■ WHAT IS NEEDED:
Reproduce the records below in their entirety, character for character.

■ DATA FOR THIS TASK:
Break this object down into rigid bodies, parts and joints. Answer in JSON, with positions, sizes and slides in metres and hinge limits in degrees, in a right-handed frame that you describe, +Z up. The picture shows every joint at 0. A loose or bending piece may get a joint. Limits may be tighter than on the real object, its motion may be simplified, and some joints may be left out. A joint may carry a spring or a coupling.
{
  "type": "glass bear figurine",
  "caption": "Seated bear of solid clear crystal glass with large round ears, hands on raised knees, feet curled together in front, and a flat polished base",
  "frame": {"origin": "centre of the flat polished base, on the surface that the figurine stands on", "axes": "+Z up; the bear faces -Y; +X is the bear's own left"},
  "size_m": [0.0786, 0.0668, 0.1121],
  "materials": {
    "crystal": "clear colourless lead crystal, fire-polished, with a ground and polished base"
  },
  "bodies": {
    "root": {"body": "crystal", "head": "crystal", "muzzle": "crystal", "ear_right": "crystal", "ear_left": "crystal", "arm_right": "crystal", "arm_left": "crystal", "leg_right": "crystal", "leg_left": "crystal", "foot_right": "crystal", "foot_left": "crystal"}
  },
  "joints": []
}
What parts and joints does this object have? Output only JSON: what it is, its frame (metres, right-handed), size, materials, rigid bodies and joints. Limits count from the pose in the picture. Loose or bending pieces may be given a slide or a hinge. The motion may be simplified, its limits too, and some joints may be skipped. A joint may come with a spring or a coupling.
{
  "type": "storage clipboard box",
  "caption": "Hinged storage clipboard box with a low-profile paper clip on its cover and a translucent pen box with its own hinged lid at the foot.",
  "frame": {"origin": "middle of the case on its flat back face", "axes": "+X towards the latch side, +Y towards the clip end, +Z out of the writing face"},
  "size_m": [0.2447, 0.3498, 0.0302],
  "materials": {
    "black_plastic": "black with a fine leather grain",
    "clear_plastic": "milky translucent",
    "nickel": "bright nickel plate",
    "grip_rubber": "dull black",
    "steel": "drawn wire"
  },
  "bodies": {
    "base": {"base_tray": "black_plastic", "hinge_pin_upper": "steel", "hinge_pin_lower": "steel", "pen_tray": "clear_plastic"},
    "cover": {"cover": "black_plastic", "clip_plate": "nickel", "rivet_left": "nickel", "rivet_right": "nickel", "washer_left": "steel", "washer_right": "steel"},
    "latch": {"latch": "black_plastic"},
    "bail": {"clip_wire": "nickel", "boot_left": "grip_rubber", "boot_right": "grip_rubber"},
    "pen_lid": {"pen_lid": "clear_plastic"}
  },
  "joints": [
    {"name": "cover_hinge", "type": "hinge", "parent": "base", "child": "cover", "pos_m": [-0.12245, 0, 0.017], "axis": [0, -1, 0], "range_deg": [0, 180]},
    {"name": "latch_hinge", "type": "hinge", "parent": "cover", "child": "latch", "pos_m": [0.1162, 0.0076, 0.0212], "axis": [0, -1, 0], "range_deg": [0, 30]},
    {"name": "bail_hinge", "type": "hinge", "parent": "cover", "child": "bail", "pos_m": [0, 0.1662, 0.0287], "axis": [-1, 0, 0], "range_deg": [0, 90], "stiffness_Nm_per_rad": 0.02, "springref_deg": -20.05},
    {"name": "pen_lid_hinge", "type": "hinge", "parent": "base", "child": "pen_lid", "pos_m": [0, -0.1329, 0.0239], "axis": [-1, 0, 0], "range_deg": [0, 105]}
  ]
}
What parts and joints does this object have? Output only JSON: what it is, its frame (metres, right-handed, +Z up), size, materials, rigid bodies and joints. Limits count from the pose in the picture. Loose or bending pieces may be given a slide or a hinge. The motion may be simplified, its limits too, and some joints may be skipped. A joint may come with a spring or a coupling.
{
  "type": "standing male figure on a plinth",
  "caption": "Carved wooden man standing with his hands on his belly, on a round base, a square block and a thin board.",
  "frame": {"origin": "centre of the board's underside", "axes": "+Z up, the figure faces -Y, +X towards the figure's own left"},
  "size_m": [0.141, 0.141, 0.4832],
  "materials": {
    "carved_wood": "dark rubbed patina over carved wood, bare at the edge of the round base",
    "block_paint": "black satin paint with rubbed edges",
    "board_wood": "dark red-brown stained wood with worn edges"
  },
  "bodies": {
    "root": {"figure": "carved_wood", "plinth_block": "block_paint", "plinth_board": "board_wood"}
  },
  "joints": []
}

■ RESULT FOR THIS TASK:
Break this object down into rigid bodies, parts and joints. Answer in JSON, with positions, sizes and slides in metres and hinge limits in degrees, in a right-handed frame that you describe, +Z up. The picture shows every joint at 0. A loose or bending piece may get a joint. Limits may be tighter than on the real object, its motion may be simplified, and some joints may be left out. A joint may carry a spring or a coupling.
{
  "type": "glass bear figurine",
  "caption": "Seated bear of solid clear crystal glass with large round ears, hands on raised knees, feet curled together in front, and a flat polished base",
  "frame": {"origin": "centre of the flat polished base, on the surface that the figurine stands on", "axes": "+Z up; the bear faces -Y; +X is the bear's own left"},
  "size_m": [0.0786, 0.0668, 0.1121],
  "materials": {
    "crystal": "clear colourless lead crystal, fire-polished, with a ground and polished base"
  },
  "bodies": {
    "root": {"body": "crystal", "head": "crystal", "muzzle": "crystal", "ear_right": "crystal", "ear_left": "crystal", "arm_right": "crystal", "arm_left": "crystal", "leg_right": "crystal", "leg_left": "crystal", "foot_right": "crystal", "foot_left": "crystal"}
  },
  "joints": []
}
What parts and joints does this object have? Output only JSON: what it is, its frame (metres, right-handed), size, materials, rigid bodies and joints. Limits count from the pose in the picture. Loose or bending pieces may be given a slide or a hinge. The motion may be simplified, its limits too, and some joints may be skipped. A joint may come with a spring or a coupling.
{
  "type": "storage clipboard box",
  "caption": "Hinged storage clipboard box with a low-profile paper clip on its cover and a translucent pen box with its own hinged lid at the foot.",
  "frame": {"origin": "middle of the case on its flat back face", "axes": "+X towards the latch side, +Y towards the clip end, +Z out of the writing face"},
  "size_m": [0.2447, 0.3498, 0.0302],
  "materials": {
    "black_plastic": "black with a fine leather grain",
    "clear_plastic": "milky translucent",
    "nickel": "bright nickel plate",
    "grip_rubber": "dull black",
    "steel": "drawn wire"
  },
  "bodies": {
    "base": {"base_tray": "black_plastic", "hinge_pin_upper": "steel", "hinge_pin_lower": "steel", "pen_tray": "clear_plastic"},
    "cover": {"cover": "black_plastic", "clip_plate": "nickel", "rivet_left": "nickel", "rivet_right": "nickel", "washer_left": "steel", "washer_right": "steel"},
    "latch": {"latch": "black_plastic"},
    "bail": {"clip_wire": "nickel", "boot_left": "grip_rubber", "boot_right": "grip_rubber"},
    "pen_lid": {"pen_lid": "clear_plastic"}
  },
  "joints": [
    {"name": "cover_hinge", "type": "hinge", "parent": "base", "child": "cover", "pos_m": [-0.12245, 0, 0.017], "axis": [0, -1, 0], "range_deg": [0, 180]},
    {"name": "latch_hinge", "type": "hinge", "parent": "cover", "child": "latch", "pos_m": [0.1162, 0.0076, 0.0212], "axis": [0, -1, 0], "range_deg": [0, 30]},
    {"name": "bail_hinge", "type": "hinge", "parent": "cover", "child": "bail", "pos_m": [0, 0.1662, 0.0287], "axis": [-1, 0, 0], "range_deg": [0, 90], "stiffness_Nm_per_rad": 0.02, "springref_deg": -20.05},
    {"name": "pen_lid_hinge", "type": "hinge", "parent": "base", "child": "pen_lid", "pos_m": [0, -0.1329, 0.0239], "axis": [-1, 0, 0], "range_deg": [0, 105]}
  ]
}
What parts and joints does this object have? Output only JSON: what it is, its frame (metres, right-handed, +Z up), size, materials, rigid bodies and joints. Limits count from the pose in the picture. Loose or bending pieces may be given a slide or a hinge. The motion may be simplified, its limits too, and some joints may be skipped. A joint may come with a spring or a coupling.
{
  "type": "standing male figure on a plinth",
  "caption": "Carved wooden man standing with his hands on his belly, on a round base, a square block and a thin board.",
  "frame": {"origin": "centre of the board's underside", "axes": "+Z up, the figure faces -Y, +X towards the figure's own left"},
  "size_m": [0.141, 0.141, 0.4832],
  "materials": {
    "carved_wood": "dark rubbed patina over carved wood, bare at the edge of the round base",
    "block_paint": "black satin paint with rubbed edges",
    "board_wood": "dark red-brown stained wood with worn edges"
  },
  "bodies": {
    "root": {"figure": "carved_wood", "plinth_block": "block_paint", "plinth_board": "board_wood"}
  },
  "joints": []
}